- WHAT YOU NEED TO DO
Make an exact copy of the listing below.

- DATA LINES
----------
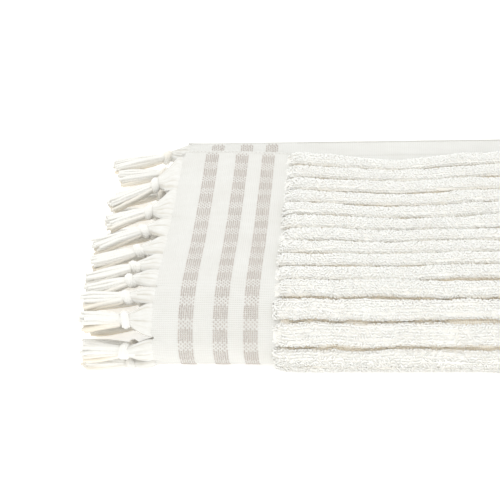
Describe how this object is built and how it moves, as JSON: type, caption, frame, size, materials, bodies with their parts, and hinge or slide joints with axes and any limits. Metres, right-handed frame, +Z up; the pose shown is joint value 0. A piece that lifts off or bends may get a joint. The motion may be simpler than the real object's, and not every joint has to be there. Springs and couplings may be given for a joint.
{
  "type": "bath mat",
  "caption": "Rectangular ribbed terry bath mat with flat woven striped end bands and knotted tassel fringe, lying folded in half lengthwise with the ribs outside.",
  "frame": {"origin": "middle of the underside of the folded mat, on the floor", "axes": "+X along the mat and its ribs towards the right fringe, +Y from the rolled fold to the open long edges, +Z up"},
  "size_m": [0.9876, 0.278, 0.0633],
  "materials": {
    "ground_cotton": "matte flat weave",
    "pile_cotton": "looped terry pile",
    "taupe_cotton": "matte woven floats",
    "fringe_cotton": "twisted yarn"
  },
  "bodies": {
    "lower_leaf": {"lower_ground_cloth": "ground_cotton", "lower_end_bands": "ground_cotton", "lower_stripes": "taupe_cotton", "lower_selvedge": "ground_cotton", "lower_rib_01": "pile_cotton", "lower_rib_02": "pile_cotton", "lower_rib_03": "pile_cotton", "lower_rib_04": "pile_cotton", "lower_rib_05": "pile_cotton", "lower_rib_06": "pile_cotton", "lower_rib_07": "pile_cotton", "lower_rib_08": "pile_cotton", "lower_rib_09": "pile_cotton", "lower_rib_10": "pile_cotton", "lower_rib_11": "pile_cotton", "lower_rib_12": "pile_cotton", "lower_rib_13": "pile_cotton", "lower_rib_14": "pile_cotton", "lower_left_tassels": "fringe_cotton", "lower_right_tassels": "fringe_cotton"},
    "fold_1": {"fold_1_cloth": "ground_cotton", "fold_1_stripes": "taupe_cotton", "fold_1_rib": "pile_cotton", "fold_1_tassels": "fringe_cotton"},
    "fold_2": {"fold_2_cloth": "ground_cotton", "fold_2_stripes": "taupe_cotton", "fold_2_rib": "pile_cotton", "fold_2_tassels": "fringe_cotton"},
    "fold_3": {"fold_3_cloth": "ground_cotton", "fold_3_stripes": "taupe_cotton", "fold_3_rib": "pile_cotton"},
    "fold_4": {"fold_4_cloth": "ground_cotton", "fold_4_stripes": "taupe_cotton", "fold_4_rib": "pile_cotton", "fold_4_tassels": "fringe_cotton"},
    "fold_5": {"fold_5_cloth": "ground_cotton", "fold_5_stripes": "taupe_cotton", "fold_5_rib": "pile_cotton", "fold_5_tassels": "fringe_cotton"},
    "upper_leaf": {"upper_ground_cloth": "ground_cotton", "upper_end_bands": "ground_cotton", "upper_stripes": "taupe_cotton", "upper_selvedge": "ground_cotton", "upper_rib_01": "pile_cotton", "upper_rib_02": "pile_cotton", "upper_rib_03": "pile_cotton", "upper_rib_04": "pile_cotton", "upper_rib_05": "pile_cotton", "upper_rib_06": "pile_cotton", "upper_rib_07": "pile_cotton", "upper_rib_08": "pile_cotton", "upper_rib_09": "pile_cotton", "upper_rib_10": "pile_cotton"},
    "upper_left_fringe": {"upper_left_tassels": "fringe_cotton"},
    "upper_right_fringe": {"upper_right_tassels": "fringe_cotton"}
  },
  "joints": [
    {"name": "fold_line_1", "type": "hinge", "parent": "lower_leaf", "child": "fold_1", "pos_m": [0, -0.11857, 0.0076], "axis": [1, 0, 0], "range_deg": [0, 46]},
    {"name": "fold_line_2", "type": "hinge", "parent": "fold_1", "child": "fold_2", "pos_m": [0, -0.13121, 0.02069], "axis": [1, 0, 0], "range_deg": [0, 44]},
    {"name": "fold_line_3", "type": "hinge", "parent": "fold_2", "child": "fold_3", "pos_m": [0, -0.13121, 0.03889], "axis": [1, 0, 0], "range_deg": [0, 48]},
    {"name": "fold_line_4", "type": "hinge", "parent": "fold_3", "child": "fold_4", "pos_m": [0, -0.11769, 0.05107], "axis": [1, 0, 0], "range_deg": [0, 27]},
    {"name": "fold_line_5", "type": "hinge", "parent": "fold_4", "child": "fold_5", "pos_m": [0, -0.10011, 0.05578], "axis": [1, 0, 0], "range_deg": [0, 16]},
    {"name": "fold_line_6", "type": "hinge", "parent": "fold_5", "child": "upper_leaf", "pos_m": [0, -0.08191, 0.05546], "axis": [1, 0, 0], "range_deg": [0, 8]},
    {"name": "upper_left_fringe_lift", "type": "hinge", "parent": "upper_leaf", "child": "upper_left_fringe", "pos_m": [-0.432, 0.00812, 0.04222], "axis": [0, -0.9877, 0.1564], "range_deg": [-60, 0]},
    {"name": "upper_right_fringe_lift", "type": "hinge", "parent": "upper_leaf", "child": "upper_right_fringe", "pos_m": [0.432, 0.00812, 0.04222], "axis": [0, 0.9877, -0.1564], "range_deg": [-60, 0]}
  ],
  "couplings": [
    {"joint": "fold_line_1", "follows": "fold_line_6", "ratio": 5.75},
    {"joint": "fold_line_2", "follows": "fold_line_6", "ratio": 5.5},
    {"joint": "fold_line_3", "follows": "fold_line_6", "ratio": 6},
    {"joint": "fold_line_4", "follows": "fold_line_6", "ratio": 3.375},
    {"joint": "fold_line_5", "follows": "fold_line_6", "ratio": 2}
  ]
}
----------
- PROBLEM SOLUTION
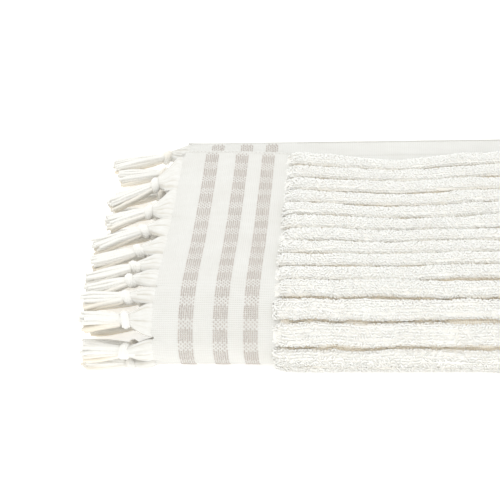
Describe how this object is built and how it moves, as JSON: type, caption, frame, size, materials, bodies with their parts, and hinge or slide joints with axes and any limits. Metres, right-handed frame, +Z up; the pose shown is joint value 0. A piece that lifts off or bends may get a joint. The motion may be simpler than the real object's, and not every joint has to be there. Springs and couplings may be given for a joint.
{
  "type": "bath mat",
  "caption": "Rectangular ribbed terry bath mat with flat woven striped end bands and knotted tassel fringe, lying folded in half lengthwise with the ribs outside.",
  "frame": {"origin": "middle of the underside of the folded mat, on the floor", "axes": "+X along the mat and its ribs towards the right fringe, +Y from the rolled fold to the open long edges, +Z up"},
  "size_m": [0.9876, 0.278, 0.0633],
  "materials": {
    "ground_cotton": "matte flat weave",
    "pile_cotton": "looped terry pile",
    "taupe_cotton": "matte woven floats",
    "fringe_cotton": "twisted yarn"
  },
  "bodies": {
    "lower_leaf": {"lower_ground_cloth": "ground_cotton", "lower_end_bands": "ground_cotton", "lower_stripes": "taupe_cotton", "lower_selvedge": "ground_cotton", "lower_rib_01": "pile_cotton", "lower_rib_02": "pile_cotton", "lower_rib_03": "pile_cotton", "lower_rib_04": "pile_cotton", "lower_rib_05": "pile_cotton", "lower_rib_06": "pile_cotton", "lower_rib_07": "pile_cotton", "lower_rib_08": "pile_cotton", "lower_rib_09": "pile_cotton", "lower_rib_10": "pile_cotton", "lower_rib_11": "pile_cotton", "lower_rib_12": "pile_cotton", "lower_rib_13": "pile_cotton", "lower_rib_14": "pile_cotton", "lower_left_tassels": "fringe_cotton", "lower_right_tassels": "fringe_cotton"},
    "fold_1": {"fold_1_cloth": "ground_cotton", "fold_1_stripes": "taupe_cotton", "fold_1_rib": "pile_cotton", "fold_1_tassels": "fringe_cotton"},
    "fold_2": {"fold_2_cloth": "ground_cotton", "fold_2_stripes": "taupe_cotton", "fold_2_rib": "pile_cotton", "fold_2_tassels": "fringe_cotton"},
    "fold_3": {"fold_3_cloth": "ground_cotton", "fold_3_stripes": "taupe_cotton", "fold_3_rib": "pile_cotton"},
    "fold_4": {"fold_4_cloth": "ground_cotton", "fold_4_stripes": "taupe_cotton", "fold_4_rib": "pile_cotton", "fold_4_tassels": "fringe_cotton"},
    "fold_5": {"fold_5_cloth": "ground_cotton", "fold_5_stripes": "taupe_cotton", "fold_5_rib": "pile_cotton", "fold_5_tassels": "fringe_cotton"},
    "upper_leaf": {"upper_ground_cloth": "ground_cotton", "upper_end_bands": "ground_cotton", "upper_stripes": "taupe_cotton", "upper_selvedge": "ground_cotton", "upper_rib_01": "pile_cotton", "upper_rib_02": "pile_cotton", "upper_rib_03": "pile_cotton", "upper_rib_04": "pile_cotton", "upper_rib_05": "pile_cotton", "upper_rib_06": "pile_cotton", "upper_rib_07": "pile_cotton", "upper_rib_08": "pile_cotton", "upper_rib_09": "pile_cotton", "upper_rib_10": "pile_cotton"},
    "upper_left_fringe": {"upper_left_tassels": "fringe_cotton"},
    "upper_right_fringe": {"upper_right_tassels": "fringe_cotton"}
  },
  "joints": [
    {"name": "fold_line_1", "type": "hinge", "parent": "lower_leaf", "child": "fold_1", "pos_m": [0, -0.11857, 0.0076], "axis": [1, 0, 0], "range_deg": [0, 46]},
    {"name": "fold_line_2", "type": "hinge", "parent": "fold_1", "child": "fold_2", "pos_m": [0, -0.13121, 0.02069], "axis": [1, 0, 0], "range_deg": [0, 44]},
    {"name": "fold_line_3", "type": "hinge", "parent": "fold_2", "child": "fold_3", "pos_m": [0, -0.13121, 0.03889], "axis": [1, 0, 0], "range_deg": [0, 48]},
    {"name": "fold_line_4", "type": "hinge", "parent": "fold_3", "child": "fold_4", "pos_m": [0, -0.11769, 0.05107], "axis": [1, 0, 0], "range_deg": [0, 27]},
    {"name": "fold_line_5", "type": "hinge", "parent": "fold_4", "child": "fold_5", "pos_m": [0, -0.10011, 0.05578], "axis": [1, 0, 0], "range_deg": [0, 16]},
    {"name": "fold_line_6", "type": "hinge", "parent": "fold_5", "child": "upper_leaf", "pos_m": [0, -0.08191, 0.05546], "axis": [1, 0, 0], "range_deg": [0, 8]},
    {"name": "upper_left_fringe_lift", "type": "hinge", "parent": "upper_leaf", "child": "upper_left_fringe", "pos_m": [-0.432, 0.00812, 0.04222], "axis": [0, -0.9877, 0.1564], "range_deg": [-60, 0]},
    {"name": "upper_right_fringe_lift", "type": "hinge", "parent": "upper_leaf", "child": "upper_right_fringe", "pos_m": [0.432, 0.00812, 0.04222], "axis": [0, 0.9877, -0.1564], "range_deg": [-60, 0]}
  ],
  "couplings": [
    {"joint": "fold_line_1", "follows": "fold_line_6", "ratio": 5.75},
    {"joint": "fold_line_2", "follows": "fold_line_6", "ratio": 5.5},
    {"joint": "fold_line_3", "follows": "fold_line_6", "ratio": 6},
    {"joint": "fold_line_4", "follows": "fold_line_6", "ratio": 3.375},
    {"joint": "fold_line_5", "follows": "fold_line_6", "ratio": 2}
  ]
}